Stored data entries
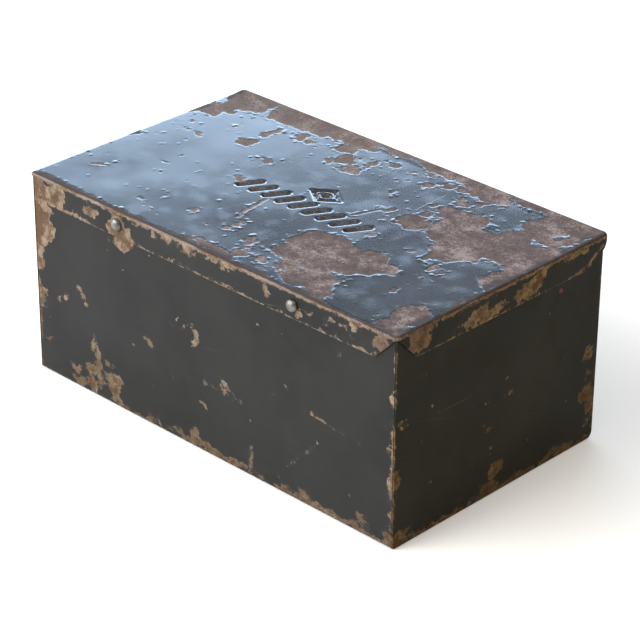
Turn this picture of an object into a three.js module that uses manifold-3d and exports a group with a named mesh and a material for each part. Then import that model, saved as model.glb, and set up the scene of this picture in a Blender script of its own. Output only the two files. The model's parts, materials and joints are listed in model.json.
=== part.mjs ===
// A sheet-steel toolbox with a hinged lid and a loose lift-out tray.
// Millimetres, +Z up, +X along the length, the front facing -Y, origin at the middle of the underside.
import * as THREE from 'three';
import { mergeVertices } from 'three/addons/utils/BufferGeometryUtils.js';
import Module from 'manifold-3d';

const wasm = await Module();
wasm.setup();

// Driving dimensions
const bodyLength = 302;
const bodyDepth = 177.5;
const boxHeight = 136.5;
const sheet = 0.9; // box and lid sheet
const traySheet = 0.8;
const contactGap = 0.3; // left between faces that touch
const overlap = 0.1; // how far two shapes run into each other where they are joined
const margin = 1; // how far a cutting shape stands out of what it cuts

// Box
const frontBottomRadius = 1.5;
const backBottomRadius = 4;
const hemDrop = 7;
const flangeWidth = 9;
const flangeTopGap = 3; // from the flange's top to the hem
const rimGap = 0.4; // from the rim to the lid's underside
const backRimDrop = 1.3; // the back rim is lower, so that the lid's hinge leaf passes over it

// Lid
const skirtGap = 0.6;
const skirtDrop = 18;
const notchInset = 16.5; // how far the corner notch cuts into a skirt's lower edge
const lidBendRadius = 2.2;
const backCornerRadius = 4.5;
const skirtTailRadius = 25; // the round end of each end skirt
const skirtTailStart = 24.3; // from the lid's back edge to where the round end begins

// The pattern stamped into the lid: a row of slanted bars and a lozenge behind it
const stampDepth = 0.45;
const stampRowLength = 90;
const stampBars = 9;
const stampRowY = -7;
const stampBarLength = 18;
const stampBarWidth = 4.4;
const stampSlant = 60; // degrees
const lozengeY = 12.5;
const lozengeHalf = new THREE.Vector2(13, 9.5);
const lozengeLine = 2.8;
const lozengeCore = 0.36; // the solid middle, as a share of the outline's size

// Hinge
const pinRadius = 0.8;
const knuckleBore = 0.88;
const knuckleRadius = 1.6;
const leafThickness = 0.6;
const leafGap = 0.2; // from a leaf to the sheet it is welded to
const leafLength = 290;
const pinOverhang = 1; // past each end of the leaves
const knuckleCount = 9;
const bodyLeafWidth = 16;
const lidLeafWidth = 20;

// Catches
const studSpacing = 146;
const studBelowLid = 9.5;
const studRadius = 4;
const studShankRadius = 1.5;
const springSize = new THREE.Vector3(24, 0.3, 9);
const springHoleGap = 0.05;

// Tray
const trayFloor = 85; // underside of the tray
const trayHeight = 38;
const trayDepth = 118;
const trayFrontGap = 0.9; // from the tray to the front hem
const trayEndGap = 1.6; // from the tray to each end hem
const trayCornerRadius = 4;
const trayHemDrop = 5;
const longDividerFromFront = 32;
const dividerBelowRim = 6;
const dividerFoot = 8;
const binCount = 4;
const ledgeWidth = 11;
const ledgeDrop = 12;
const ledgeStopHeight = 6;

// Tray loops
const wireRadius = 1.3;
const loopWidth = 36;
const loopReach = 20;
const loopCornerRadius = 5;
const loopPivotAboveFloor = 27.5;
const clipWidth = 14;
const clipLeaf = 10.5;
const clipBore = 1.4;
const clipRadius = 2.2;
const rivetSpacing = 7;
const rivetAboveClipEdge = 3.6;
const rivetHeadRadius = 2.2;
const rivetHeadHeight = 1.1;
const rivetShankRadius = 1.1;
const rivetTailThickness = 0.6;
const rivetSides = 12; // flats round a small rivet

// Derived places
const halfBody = bodyDepth / 2;
const doubled = 2 * sheet + contactGap; // thickness of a hemmed edge
const lidLength = bodyLength + 2 * (skirtGap + sheet);
const lidFront = -(halfBody + skirtGap + sheet);
const lidUnderside = boxHeight - sheet;
const rimTop = lidUnderside - rimGap;
const lipInner = knuckleRadius + leafGap;
const lipOuter = lipInner + sheet;
const hingeY = halfBody + leafGap + knuckleRadius;
const hingeZ = boxHeight - lipOuter;
const lidBack = hingeY + lipOuter;
const backRimTop = rimTop - backRimDrop;
const skirtBottom = boxHeight - skirtDrop;
const studZ = boxHeight - studBelowLid;
const knucklePitch = leafLength / knuckleCount;
const springGap = (skirtGap - springSize.y) / 2;
const studProud = lidBack + lidFront; // keeps the whole object centred front to back
const trayFront = -halfBody + doubled + trayFrontGap;
const trayMiddleY = trayFront + trayDepth / 2;
const trayHalfLength = bodyLength / 2 - doubled - trayEndGap;
const trayRim = trayFloor + trayHeight;
const trayWallInside = trayHalfLength - traySheet;
const trayHem = 2 * traySheet + contactGap;
const dividerLow = trayFloor + traySheet + contactGap;
const dividerTop = trayRim - dividerBelowRim;
const longDividerY = trayFront + longDividerFromFront;
const loopPivotZ = trayFloor + loopPivotAboveFloor;
const loopPivotX = trayWallInside - contactGap - clipRadius;
const clipRivetZ = loopPivotZ - clipLeaf + rivetAboveClipEdge;
const cutSize = 400; // larger than the object, for cutting blocks

function finish(color, roughness, metalness) {
  return new THREE.MeshStandardMaterial({ color, roughness, metalness });
}

const paintedSheet = () => finish(0x3a3c3a, 0.45, 0.2);
const lidPaint = () => finish(0x3d4550, 0.25, 0.2);
const bareSteel = () => finish(0x8d8a86, 0.35, 0.9);
const brownSteel = () => finish(0x6b5040, 0.75, 0.4);

const toolbox = new THREE.Group();

function addPiece(name, solid, material) {
  const mesh = new THREE.Mesh(toGeometry(solid), material);
  mesh.name = name;
  toolbox.add(mesh);
}

function toSolid(geometry) {
  geometry.deleteAttribute('normal');
  geometry.deleteAttribute('uv');
  const merged = mergeVertices(geometry, 1e-4);
  const vertProperties = new Float32Array(merged.attributes.position.array);
  const triVerts = new Uint32Array(merged.index.array);
  return new wasm.Manifold(new wasm.Mesh({ numProp: 3, vertProperties, triVerts }));
}

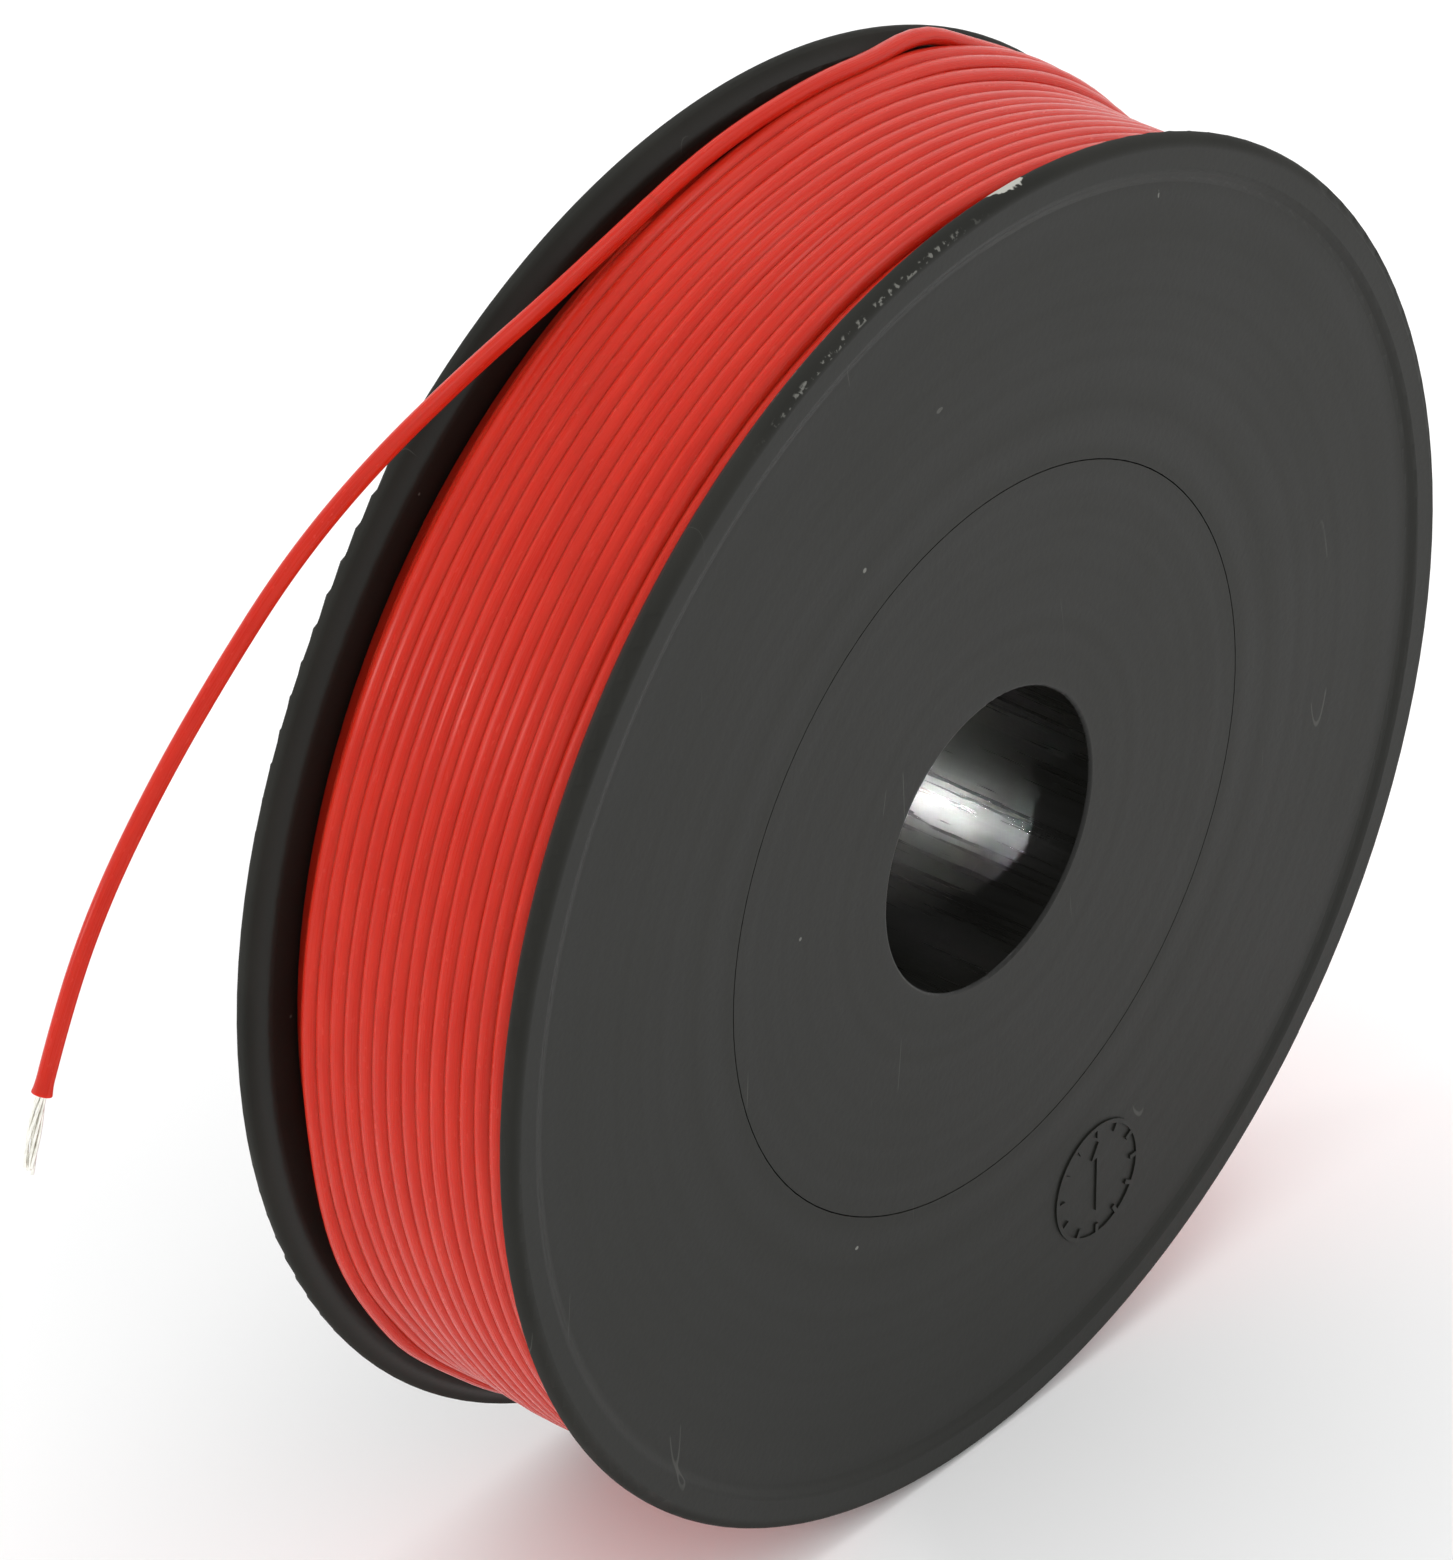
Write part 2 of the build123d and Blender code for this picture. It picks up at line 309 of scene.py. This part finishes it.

> Work required
Return all of the entries word for word.

> Expected answer
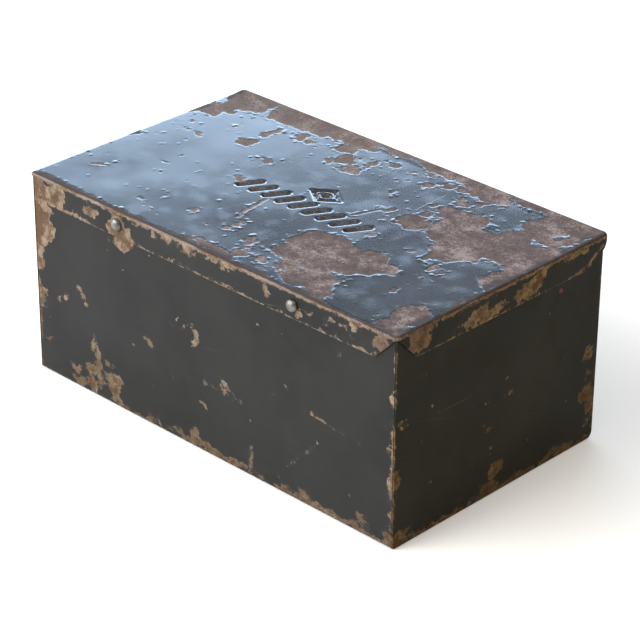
Turn this picture of an object into a three.js module that uses manifold-3d and exports a group with a named mesh and a material for each part. Then import that model, saved as model.glb, and set up the scene of this picture in a Blender script of its own. Output only the two files. The model's parts, materials and joints are listed in model.json.
=== part.mjs ===
// A sheet-steel toolbox with a hinged lid and a loose lift-out tray.
// Millimetres, +Z up, +X along the length, the front facing -Y, origin at the middle of the underside.
import * as THREE from 'three';
import { mergeVertices } from 'three/addons/utils/BufferGeometryUtils.js';
import Module from 'manifold-3d';

const wasm = await Module();
wasm.setup();

// Driving dimensions
const bodyLength = 302;
const bodyDepth = 177.5;
const boxHeight = 136.5;
const sheet = 0.9; // box and lid sheet
const traySheet = 0.8;
const contactGap = 0.3; // left between faces that touch
const overlap = 0.1; // how far two shapes run into each other where they are joined
const margin = 1; // how far a cutting shape stands out of what it cuts

// Box
const frontBottomRadius = 1.5;
const backBottomRadius = 4;
const hemDrop = 7;
const flangeWidth = 9;
const flangeTopGap = 3; // from the flange's top to the hem
const rimGap = 0.4; // from the rim to the lid's underside
const backRimDrop = 1.3; // the back rim is lower, so that the lid's hinge leaf passes over it

// Lid
const skirtGap = 0.6;
const skirtDrop = 18;
const notchInset = 16.5; // how far the corner notch cuts into a skirt's lower edge
const lidBendRadius = 2.2;
const backCornerRadius = 4.5;
const skirtTailRadius = 25; // the round end of each end skirt
const skirtTailStart = 24.3; // from the lid's back edge to where the round end begins

// The pattern stamped into the lid: a row of slanted bars and a lozenge behind it
const stampDepth = 0.45;
const stampRowLength = 90;
const stampBars = 9;
const stampRowY = -7;
const stampBarLength = 18;
const stampBarWidth = 4.4;
const stampSlant = 60; // degrees
const lozengeY = 12.5;
const lozengeHalf = new THREE.Vector2(13, 9.5);
const lozengeLine = 2.8;
const lozengeCore = 0.36; // the solid middle, as a share of the outline's size

// Hinge
const pinRadius = 0.8;
const knuckleBore = 0.88;
const knuckleRadius = 1.6;
const leafThickness = 0.6;
const leafGap = 0.2; // from a leaf to the sheet it is welded to
const leafLength = 290;
const pinOverhang = 1; // past each end of the leaves
const knuckleCount = 9;
const bodyLeafWidth = 16;
const lidLeafWidth = 20;

// Catches
const studSpacing = 146;
const studBelowLid = 9.5;
const studRadius = 4;
const studShankRadius = 1.5;
const springSize = new THREE.Vector3(24, 0.3, 9);
const springHoleGap = 0.05;

// Tray
const trayFloor = 85; // underside of the tray
const trayHeight = 38;
const trayDepth = 118;
const trayFrontGap = 0.9; // from the tray to the front hem
const trayEndGap = 1.6; // from the tray to each end hem
const trayCornerRadius = 4;
const trayHemDrop = 5;
const longDividerFromFront = 32;
const dividerBelowRim = 6;
const dividerFoot = 8;
const binCount = 4;
const ledgeWidth = 11;
const ledgeDrop = 12;
const ledgeStopHeight = 6;

// Tray loops
const wireRadius = 1.3;
const loopWidth = 36;
const loopReach = 20;
const loopCornerRadius = 5;
const loopPivotAboveFloor = 27.5;
const clipWidth = 14;
const clipLeaf = 10.5;
const clipBore = 1.4;
const clipRadius = 2.2;
const rivetSpacing = 7;
const rivetAboveClipEdge = 3.6;
const rivetHeadRadius = 2.2;
const rivetHeadHeight = 1.1;
const rivetShankRadius = 1.1;
const rivetTailThickness = 0.6;
const rivetSides = 12; // flats round a small rivet

// Derived places
const halfBody = bodyDepth / 2;
const doubled = 2 * sheet + contactGap; // thickness of a hemmed edge
const lidLength = bodyLength + 2 * (skirtGap + sheet);
const lidFront = -(halfBody + skirtGap + sheet);
const lidUnderside = boxHeight - sheet;
const rimTop = lidUnderside - rimGap;
const lipInner = knuckleRadius + leafGap;
const lipOuter = lipInner + sheet;
const hingeY = halfBody + leafGap + knuckleRadius;
const hingeZ = boxHeight - lipOuter;
const lidBack = hingeY + lipOuter;
const backRimTop = rimTop - backRimDrop;
const skirtBottom = boxHeight - skirtDrop;
const studZ = boxHeight - studBelowLid;
const knucklePitch = leafLength / knuckleCount;
const springGap = (skirtGap - springSize.y) / 2;
const studProud = lidBack + lidFront; // keeps the whole object centred front to back
const trayFront = -halfBody + doubled + trayFrontGap;
const trayMiddleY = trayFront + trayDepth / 2;
const trayHalfLength = bodyLength / 2 - doubled - trayEndGap;
const trayRim = trayFloor + trayHeight;
const trayWallInside = trayHalfLength - traySheet;
const trayHem = 2 * traySheet + contactGap;
const dividerLow = trayFloor + traySheet + contactGap;
const dividerTop = trayRim - dividerBelowRim;
const longDividerY = trayFront + longDividerFromFront;
const loopPivotZ = trayFloor + loopPivotAboveFloor;
const loopPivotX = trayWallInside - contactGap - clipRadius;
const clipRivetZ = loopPivotZ - clipLeaf + rivetAboveClipEdge;
const cutSize = 400; // larger than the object, for cutting blocks

function finish(color, roughness, metalness) {
  return new THREE.MeshStandardMaterial({ color, roughness, metalness });
}

const paintedSheet = () => finish(0x3a3c3a, 0.45, 0.2);
const lidPaint = () => finish(0x3d4550, 0.25, 0.2);
const bareSteel = () => finish(0x8d8a86, 0.35, 0.9);
const brownSteel = () => finish(0x6b5040, 0.75, 0.4);

const toolbox = new THREE.Group();

function addPiece(name, solid, material) {
  const mesh = new THREE.Mesh(toGeometry(solid), material);
  mesh.name = name;
  toolbox.add(mesh);
}

function toSolid(geometry) {
  geometry.deleteAttribute('normal');
  geometry.deleteAttribute('uv');
  const merged = mergeVertices(geometry, 1e-4);
  const vertProperties = new Float32Array(merged.attributes.position.array);
  const triVerts = new Uint32Array(merged.index.array);
  return new wasm.Manifold(new wasm.Mesh({ numProp: 3, vertProperties, triVerts }));
}

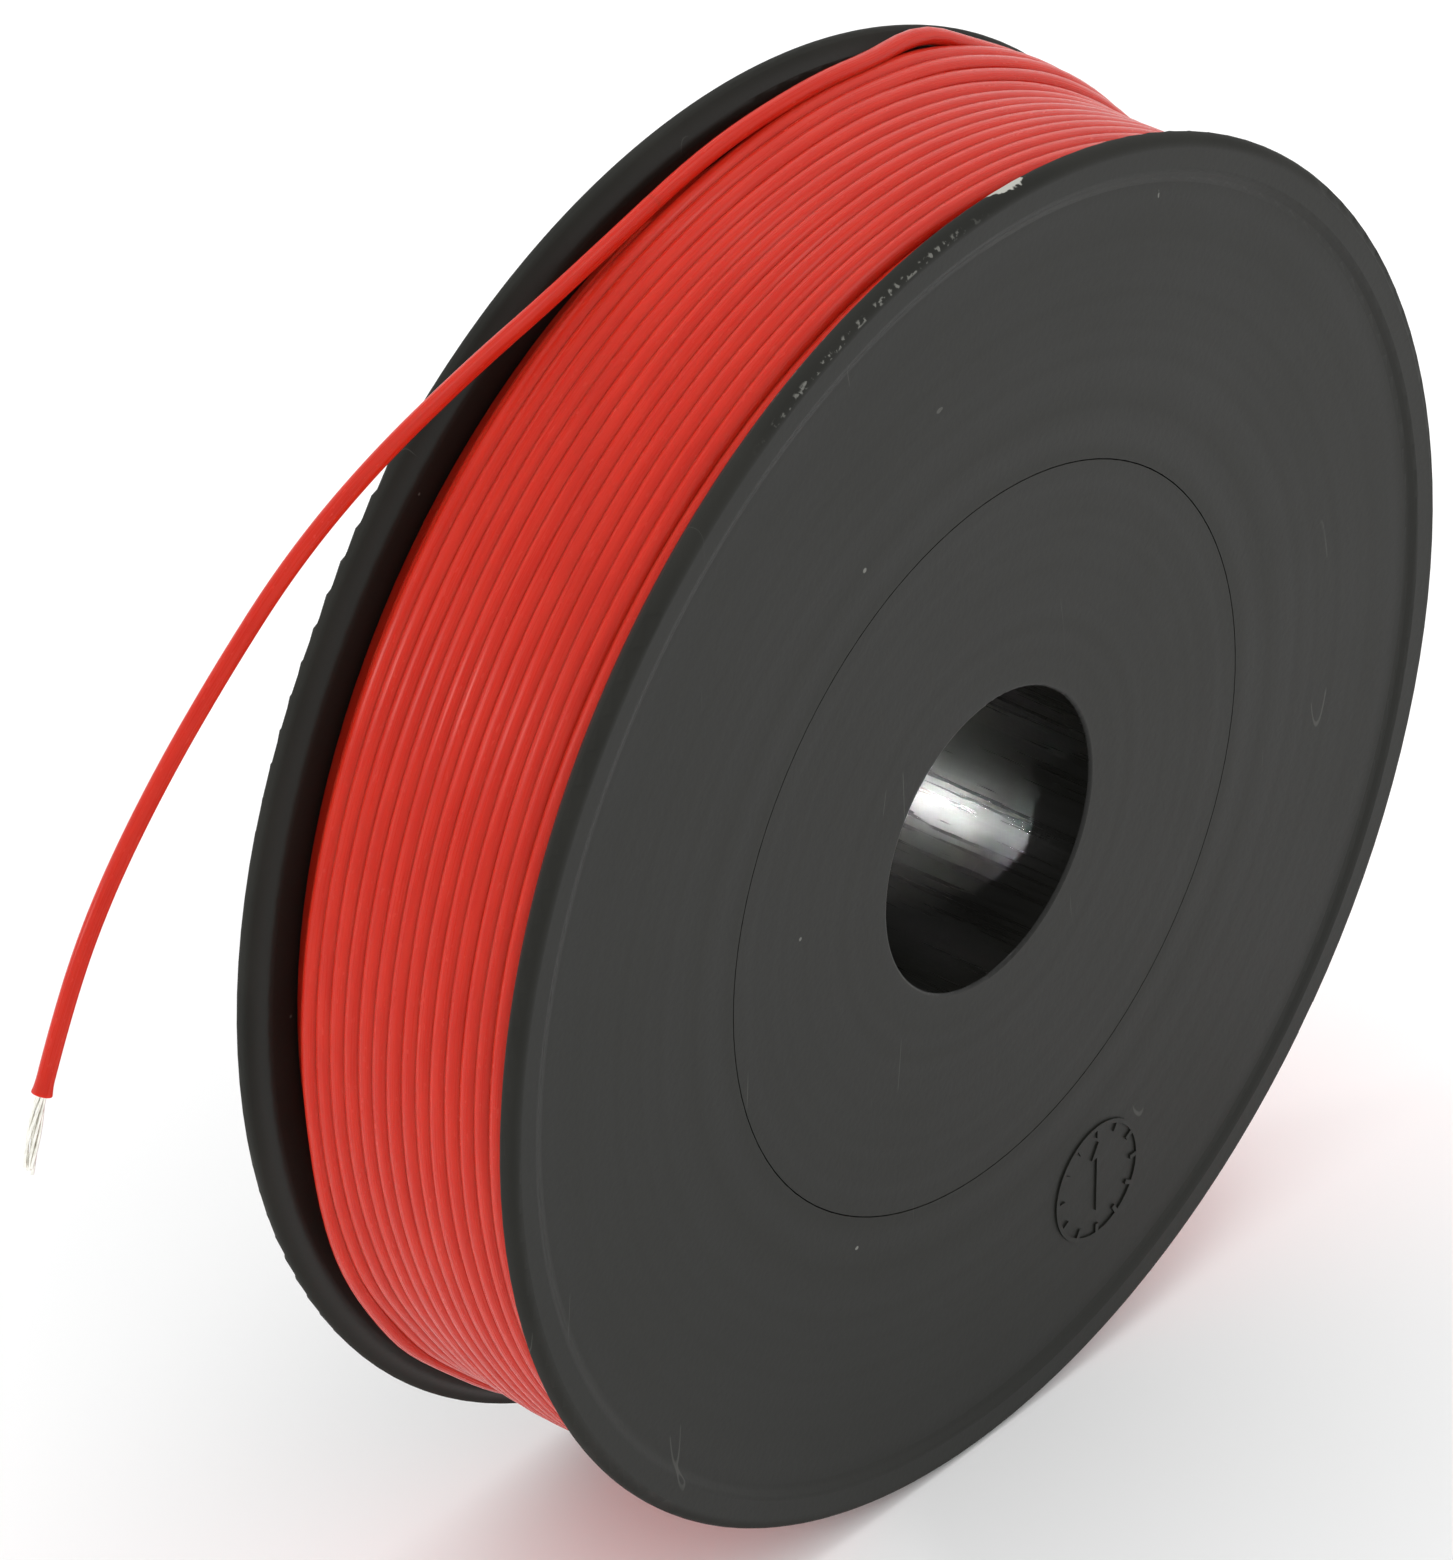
Write part 2 of the build123d and Blender code for this picture. It picks up at line 309 of scene.py. This part finishes it.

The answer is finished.